** start of Material for this exercise **
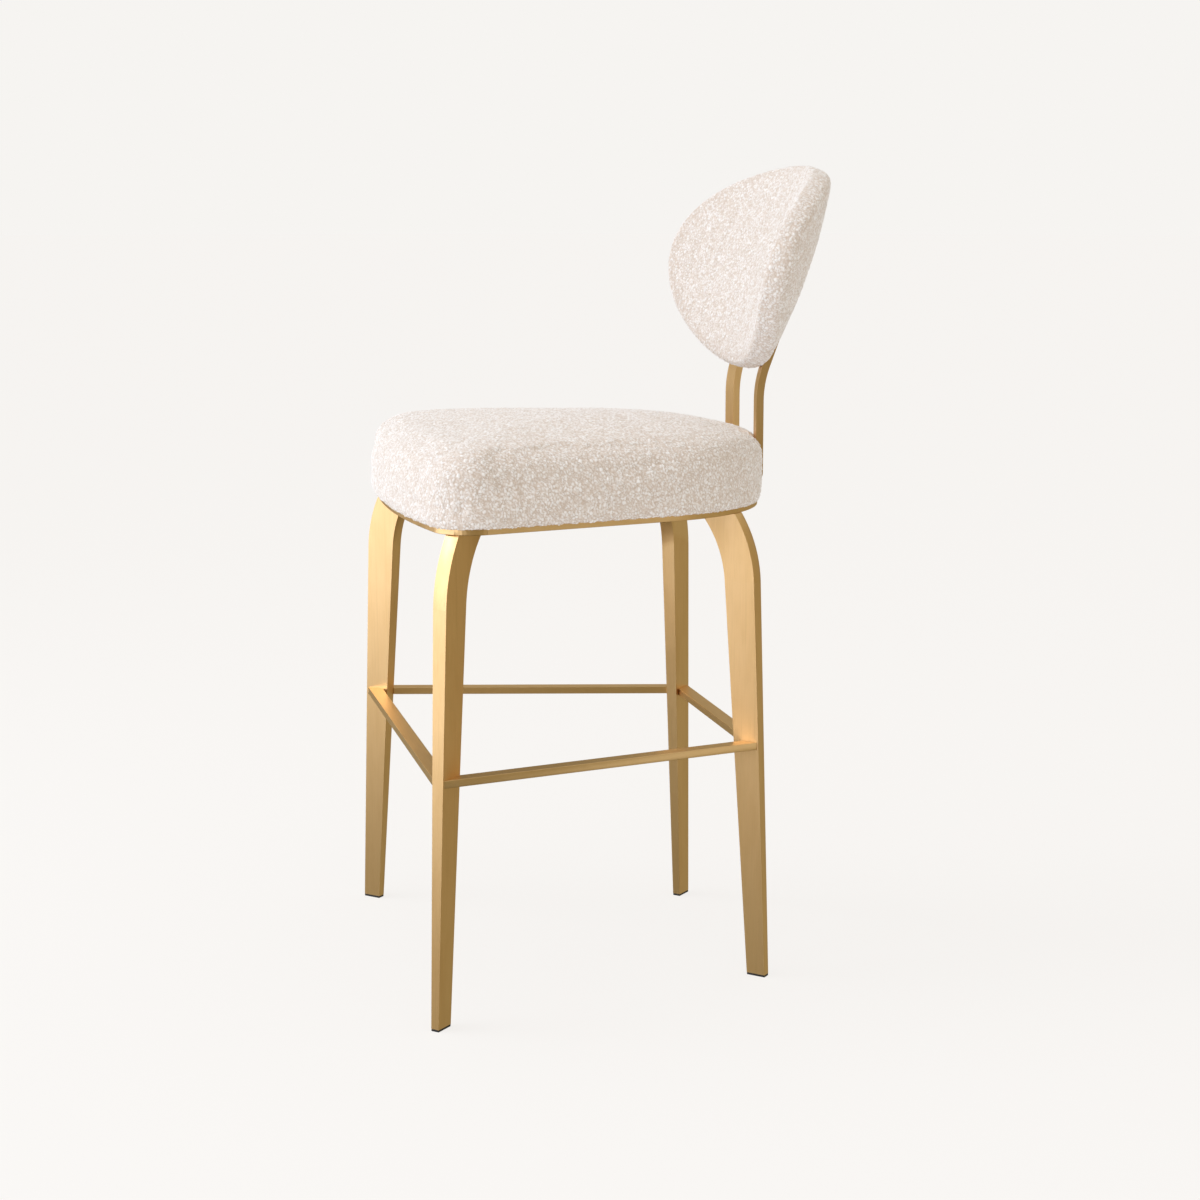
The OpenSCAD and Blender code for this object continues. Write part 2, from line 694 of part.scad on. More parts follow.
module cover_staples() {
    color(zinc) place() on_staple_places(cover_staple_inset) staple(rim_top - staple_d);
}

module dust_staples() {
    color(zinc) place() on_staple_places(dust_staple_inset) staple(dust_z - staple_d);
}

// Back pad

module pad_place() {
    translate([0, pad_y, pad_z]) rotate([-pad_recline, 0, 0]) children();
}

module pad_solid(c) {
    rings = pad_shape(c);
    middle = pad_t / 2 + pad_swell - c;
    pad_place() loft(rings, pad_point(0, 0, middle), pad_point(0, 0, -middle));
}

// The curved board without its holes
module pad_board_blank() {
    half_w = (pad_bend_r + board_front_off) * sin((pad_a - pad_board_inset) / pad_bend_r * 180 / PI);
    half_h = pad_b - pad_board_inset;
    sweep = 100;
    pad_place() intersection() {
        translate([0, -pad_bend_r, 0]) rotate([0, 0, 90 - sweep / 2]) rotate_extrude(angle = sweep, $fn = 180)
            translate([pad_bend_r + board_front_off, -pad_b]) square([pad_board_t, pad_h]);
        rotate([90, 0, 0]) translate([0, 0, -far / 2]) linear_extrude(far)
            polygon([for (i = [0:47]) [half_w * cos(7.5 * i), half_h * sin(7.5 * i)]]);
    }
}

module back_board() {
    color(wood) place() difference() {
        pad_board_blank();
        both_sides() upright_bar();
        on_back_screws() translate([0, 0, bar_t + pad_board_t]) mirror([0, 0, 1]) t_nut_seat(pad_board_t + 1);
    }
}

module back_foam() {
    color(foam) place() difference() {
        pad_solid(cover_t);
        pad_board_blank();
        both_sides() upright_bar();
        on_back_screws() {
            translate([0, 0, bar_t + pad_board_t - flange_t])
                cylinder(h = flange_t + 1, r = flange_r + set_gap);
            translate([0, 0, bar_t]) cylinder(h = pad_board_t + 1, r = screw_r + screw_gap);
        }
    }
}

module back_cover() {
    color(boucle) place() difference() {
        pad_solid(0);
        pad_solid(cover_t);
        both_sides() upright_slit(cushion_edge_z, far);
    }
}

module back_screws() {
    color(zinc) place() on_back_screws() {
        csk_head(0);
        cylinder(h = bar_t + pad_board_t - 1, r = screw_r);
    }
}

module back_t_nuts() {
    color(zinc) place() on_back_screws() translate([0, 0, bar_t + pad_board_t]) mirror([0, 0, 1]) t_nut();
}

front_left_leg();
front_right_leg();
rear_left_leg();
rear_right_leg();
front_left_glide();
front_right_glide();
rear_left_glide();
rear_right_glide();
front_footrest();
left_stretcher();
right_stretcher();
rear_stretcher();
front_rim();
left_rim();
right_rim();
front_left_plate();
front_right_plate();
rear_left_plate();
rear_right_plate();
left_upright();
right_upright();
seat_board();
seat_foam();
seat_cover();
dust_cover();
seat_screws();
seat_t_nuts();
foot_bolts();
foot_t_nuts();
cover_staples();
dust_staples();
back_board();
back_foam();
back_cover();
back_screws();
back_t_nuts();
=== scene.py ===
import math

import bmesh
import bpy
import numpy as np
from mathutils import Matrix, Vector, noise


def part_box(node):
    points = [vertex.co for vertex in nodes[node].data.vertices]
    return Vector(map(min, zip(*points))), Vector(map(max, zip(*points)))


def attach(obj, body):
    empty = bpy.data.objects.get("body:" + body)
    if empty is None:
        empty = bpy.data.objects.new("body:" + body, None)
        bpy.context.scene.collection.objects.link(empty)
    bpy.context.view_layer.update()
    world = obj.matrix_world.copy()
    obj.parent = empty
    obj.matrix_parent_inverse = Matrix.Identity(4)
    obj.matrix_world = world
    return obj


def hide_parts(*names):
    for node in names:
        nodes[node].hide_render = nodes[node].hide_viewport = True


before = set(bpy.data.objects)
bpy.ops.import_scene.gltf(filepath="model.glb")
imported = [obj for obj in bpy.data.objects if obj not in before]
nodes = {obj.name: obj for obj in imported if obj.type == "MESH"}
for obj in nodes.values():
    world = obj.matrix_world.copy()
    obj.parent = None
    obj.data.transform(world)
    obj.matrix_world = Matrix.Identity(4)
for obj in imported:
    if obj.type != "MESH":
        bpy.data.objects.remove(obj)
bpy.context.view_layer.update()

scene = bpy.context.scene
print("frame loaded:", len(nodes), "nodes")


# Shader maths: a Value is a socket, and an expression on values adds Math nodes

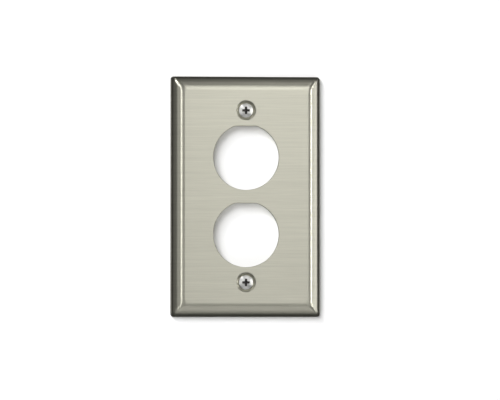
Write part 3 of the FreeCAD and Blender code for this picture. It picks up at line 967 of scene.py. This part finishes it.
WALL_Y = 0.0003
WALL_TOP = 0.9
WALL_SIDE = 0.9
FLOOR_Z = -0.5
FLOOR_SIDE = 1.5
FLOOR_FRONT = -1.8
FLOOR_BACK = 1.5
wall_board = stage_sheet(
    "wall_board",
    [
        (-WALL_SIDE, WALL_Y, FLOOR_Z),
        (WALL_SIDE, WALL_Y, FLOOR_Z),
        (WALL_SIDE, WALL_Y, WALL_TOP),
        (-WALL_SIDE, WALL_Y, WALL_TOP),
    ],
)
floor = stage_sheet(
    "floor",
    [
        (-FLOOR_SIDE, FLOOR_FRONT, FLOOR_Z),
        (FLOOR_SIDE, FLOOR_FRONT, FLOOR_Z),
        (FLOOR_SIDE, FLOOR_BACK, FLOOR_Z),
        (-FLOOR_SIDE, FLOOR_BACK, FLOOR_Z),
    ],
)


def stage_paint(name, shade, clear_behind):
    """Matt white that the steel mirrors as dark, so its edges show.

    With clear_behind it is see-through from behind, and lets the lamps behind it reach the plate.
    """
    material, nodes, links, shader = new_material(name)
    shader.inputs["Base Color"].default_value = (shade, shade, shade, 1)
    shader.inputs["Roughness"].default_value = 0.9
    dull = nodes.new("ShaderNodeBsdfDiffuse")
    dull.inputs["Color"].default_value = (0.03, 0.03, 0.03, 1)
    mirrored = nodes.new("ShaderNodeMixShader")
    links.new(nodes.new("ShaderNodeLightPath").outputs["Is Glossy Ray"], mirrored.inputs[0])
    links.new(shader.outputs[0], mirrored.inputs[1])
    links.new(dull.outputs[0], mirrored.inputs[2])
    surface = mirrored
    if clear_behind:
        surface = nodes.new("ShaderNodeMixShader")
        open_side = nodes.new("ShaderNodeMath")
        open_side.operation = "MAXIMUM"
        links.new(nodes.new("ShaderNodeNewGeometry").outputs["Backfacing"], open_side.inputs[0])
        links.new(nodes.new("ShaderNodeLightPath").outputs["Is Shadow Ray"], open_side.inputs[1])
        links.new(open_side.outputs[0], surface.inputs[0])
        links.new(mirrored.outputs[0], surface.inputs[1])
        links.new(nodes.new("ShaderNodeBsdfTransparent").outputs[0], surface.inputs[2])
    links.new(surface.outputs[0], nodes["Material Output"].inputs["Surface"])
    return material


wall_board.data.materials.append(stage_paint("wall_white", 0.93, clear_behind=True))
floor.data.materials.append(stage_paint("floor_white", 0.85, clear_behind=False))


def aimed(across, up):
    """The turn from straight in front of the plate to some degrees across to the right and up."""
    sideways = Matrix.Rotation(math.radians(across), 4, "Z")
    return sideways @ Matrix.Rotation(math.radians(-up), 4, "X")


def softbox(name, across, up, distance, width, height, brightness):
    """A rectangular lamp aimed at the plate, from degrees across to the right and degrees up."""
    light = bpy.data.lights.new(name, "AREA")
    light.shape = "RECTANGLE"
    light.size, light.size_y = width, height
    light.energy = brightness * math.pi * width * height
    lamp = bpy.data.objects.new(name, light)
    lamp.location = aimed(across, up) @ Vector((0, -distance, 0))
    lamp.rotation_euler = lamp.location.to_track_quat("Z", "Y").to_euler()
    scene.collection.objects.link(lamp)
    return lamp


# name, degrees across, degrees up, distance, width, height, brightness
lights_on_pieces = [
    softbox("key", -26, 32, 1.5, 0.18, 0.18, 22),
    softbox("front_left", 3.5, 6, 2.2, 0.3, 0.7, 1.45),
    softbox("front_right", 13, 6, 2.2, 0.36, 0.7, 1.2),
    softbox("front_high", 8.5, 21, 2.2, 0.7, 0.4, 3.05),
    softbox("right_strip", 36, 2, 1.4, 0.045, 0.9, 17),
    softbox("right_panel", 51, 2, 1.4, 0.34, 0.9, 1.5),
    softbox("right_fill", 22, 2, 1.6, 0.3, 0.9, 0.35),
    softbox("left_fill", -10, 2, 1.6, 0.25, 0.9, 0.5),
    softbox("left_line", -21, 2, 1.4, 0.045, 0.9, 9.5),
    softbox("left_panel", -33, 2, 1.4, 0.22, 0.9, 0.5),
    softbox("low_panel", 4.5, -36, 0.75, 0.5, 0.1, 2),
    softbox("left_side", -58, -3, 1.4, 0.9, 0.75, 0.12),
    softbox("right_side", 70, -3, 1.4, 0.6, 0.75, 0.09),
    softbox("back_left_side", -138, -6, 1.4, 0.8, 0.68, 2.2),
    softbox("back_right_side", 138, -6, 1.4, 0.8, 0.68, 2.2),
    softbox("back_left", 168, 15, 1.2, 0.5, 0.5, 6),
    softbox("back_right", 194, 28, 1.2, 0.5, 0.5, 6),
]
lights_on_wall = [
    softbox("wall_key", -20, 20, 1.5, 0.8, 0.8, 9),
    softbox("wall_side_key", -42, 38, 1.5, 0.5, 0.5, 13),
]
lights_on_floor = [
    softbox("floor_light", 0, 60, 1.8, 0.8, 0.8, 6),
    softbox("floor_behind", 180, 60, 1.8, 0.8, 0.8, 26),
]
stage = (wall_board, floor)
pieces = [thing for thing in scene.objects if thing.type == "MESH" and thing not in stage]
groups = [
    ("pieces_lit", pieces, lights_on_pieces),
    ("wall_lit", [wall_board], lights_on_wall),
    ("floor_lit", [floor], lights_on_floor),
]
for name, things, lamps in groups:
    receivers = bpy.data.collections.new(name)
    for thing in things:
        receivers.objects.link(thing)
    for lamp in lamps:
        lamp.light_linking.receiver_collection = receivers

# The room is pale to look at, past the stage's edges, but adds only a little light.
ROOM_LIGHT = 0.055
ROOM_SEEN = 0.85
world = bpy.data.worlds.new("studio")
world.use_nodes = True
room_nodes, room_links = world.node_tree.nodes, world.node_tree.links
room = room_nodes["Background"]
room.inputs["Color"].default_value = (1, 1, 1, 1)
seen = room_nodes.new("ShaderNodeMapRange")
seen.inputs["To Min"].default_value = ROOM_LIGHT
seen.inputs["To Max"].default_value = ROOM_SEEN
path = room_nodes.new("ShaderNodeLightPath")
room_links.new(path.outputs["Is Camera Ray"], seen.inputs["Value"])
room_links.new(seen.outputs["Result"], room.inputs["Strength"])
scene.world = world

scene.view_settings.view_transform = "Standard"
scene.view_settings.look = "None"

# The camera stands a little to the left of the plate's axis and below it, and shows FRAME_WIDTH across.
FRAME_WIDTH = 0.242
SENSOR_MM = 36.0
CAMERA_DISTANCE = 1.6
CAMERA_ACROSS = -4.5
CAMERA_UP = -2.0
AIM_X = 0.0019
AIM_Z = -0.0018
camera_data = bpy.data.cameras.new("camera")
camera_data.sensor_width = SENSOR_MM
camera_data.lens = SENSOR_MM * CAMERA_DISTANCE / FRAME_WIDTH
camera = bpy.data.objects.new("camera", camera_data)
swing = aimed(CAMERA_ACROSS, CAMERA_UP)
camera.location = Vector((AIM_X, FACE_Y, AIM_Z)) + swing @ Vector((0, -CAMERA_DISTANCE, 0))
camera.rotation_euler = (math.radians(90 - CAMERA_UP), 0, math.radians(CAMERA_ACROSS))
scene.collection.objects.link(camera)
scene.camera = camera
** end of Material for this exercise **
* _What you are asked to do_:
Only the lines from the one with "Write part 3" up to the one with "its edges show." should be repeated, both included, exactly as they appear.

* _Result_:
Write part 3 of the FreeCAD and Blender code for this picture. It picks up at line 967 of scene.py. This part finishes it.
WALL_Y = 0.0003
WALL_TOP = 0.9
WALL_SIDE = 0.9
FLOOR_Z = -0.5
FLOOR_SIDE = 1.5
FLOOR_FRONT = -1.8
FLOOR_BACK = 1.5
wall_board = stage_sheet(
    "wall_board",
    [
        (-WALL_SIDE, WALL_Y, FLOOR_Z),
        (WALL_SIDE, WALL_Y, FLOOR_Z),
        (WALL_SIDE, WALL_Y, WALL_TOP),
        (-WALL_SIDE, WALL_Y, WALL_TOP),
    ],
)
floor = stage_sheet(
    "floor",
    [
        (-FLOOR_SIDE, FLOOR_FRONT, FLOOR_Z),
        (FLOOR_SIDE, FLOOR_FRONT, FLOOR_Z),
        (FLOOR_SIDE, FLOOR_BACK, FLOOR_Z),
        (-FLOOR_SIDE, FLOOR_BACK, FLOOR_Z),
    ],
)


def stage_paint(name, shade, clear_behind):
    """Matt white that the steel mirrors as dark, so its edges show.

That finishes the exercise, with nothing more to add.